Notwithstanding the improvements in performance of ultra-high areal density magnetic recording media provided by the anti-ferromagnetically coupled main recording and stabilization layers as described supra, further improvement of AFC media performance, e.g., SMNR and bit error rate, is desired.
Accordingly, there exists a need for improved thermally stable, high areal density anti-ferromagnetically coupled (AFC) magnetic recording media and manufacturing methodology therefor, with enhanced RKKY-type coupling providing improved thermal stability and performance characteristics, such as signal-to-media noise ratio (SMNR) and bit error rate, which media can be fabricated at a cost competitive with that of conventional manufacturing technologies for forming high areal density AFC-type magnetic recording media.
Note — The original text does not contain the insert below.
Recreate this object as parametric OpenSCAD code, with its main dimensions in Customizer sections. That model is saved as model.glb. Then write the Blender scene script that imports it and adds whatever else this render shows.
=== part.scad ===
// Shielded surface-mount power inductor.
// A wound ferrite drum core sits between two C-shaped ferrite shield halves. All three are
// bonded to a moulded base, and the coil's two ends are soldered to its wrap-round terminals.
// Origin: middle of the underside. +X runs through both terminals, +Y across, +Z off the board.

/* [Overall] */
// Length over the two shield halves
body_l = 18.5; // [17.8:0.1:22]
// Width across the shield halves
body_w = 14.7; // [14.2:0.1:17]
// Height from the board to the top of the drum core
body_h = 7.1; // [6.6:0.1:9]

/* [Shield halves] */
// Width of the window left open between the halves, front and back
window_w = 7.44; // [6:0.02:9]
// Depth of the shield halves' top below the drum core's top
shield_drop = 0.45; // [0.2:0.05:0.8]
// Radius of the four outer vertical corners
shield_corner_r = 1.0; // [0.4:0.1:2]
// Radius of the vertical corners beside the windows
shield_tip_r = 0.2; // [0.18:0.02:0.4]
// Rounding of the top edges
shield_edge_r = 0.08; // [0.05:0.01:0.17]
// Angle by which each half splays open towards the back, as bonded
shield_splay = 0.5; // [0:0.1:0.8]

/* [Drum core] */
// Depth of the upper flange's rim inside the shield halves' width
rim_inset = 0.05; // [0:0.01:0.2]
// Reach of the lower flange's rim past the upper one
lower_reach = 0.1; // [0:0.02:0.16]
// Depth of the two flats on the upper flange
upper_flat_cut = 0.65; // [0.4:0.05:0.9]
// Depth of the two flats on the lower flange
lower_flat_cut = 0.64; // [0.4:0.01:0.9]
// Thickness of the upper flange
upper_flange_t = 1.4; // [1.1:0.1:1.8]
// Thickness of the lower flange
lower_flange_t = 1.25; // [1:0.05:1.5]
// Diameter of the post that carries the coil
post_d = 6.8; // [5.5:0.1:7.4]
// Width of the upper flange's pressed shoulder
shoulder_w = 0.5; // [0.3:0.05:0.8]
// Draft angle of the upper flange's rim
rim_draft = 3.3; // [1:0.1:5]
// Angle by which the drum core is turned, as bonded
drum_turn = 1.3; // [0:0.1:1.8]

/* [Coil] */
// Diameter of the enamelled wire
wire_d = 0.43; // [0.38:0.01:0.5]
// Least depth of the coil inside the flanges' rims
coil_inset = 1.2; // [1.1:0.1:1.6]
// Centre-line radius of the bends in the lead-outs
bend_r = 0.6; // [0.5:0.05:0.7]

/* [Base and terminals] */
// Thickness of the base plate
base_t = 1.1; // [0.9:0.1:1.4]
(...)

There also exists a need for improved, high areal density, AFC-type magnetic recording media, e.g., in disk form, which media include vertically spaced-apart, anti-ferromagnetically coupled ferromagnetic alloy layers separated by a non-magnetic spacer layer, wherein RKKY-type coupling between the spaced-apart magnetic layers is enhanced vis-a-vis conventionally structured AFC media and the media exhibit improved thermal stability and performance characteristics.
The present invention, therefore, facilitates cost-efficient manufacture of high areal recording density, thermally stable, high SMNR, low bit error rate AFC magnetic recording media, e.g., in the form of hard disks, while providing full compatibility with all aspects of conventional automated manufacturing technology. Moreover, manufacture and implementation of the present invention can be obtained at a cost comparable to that of existing technology.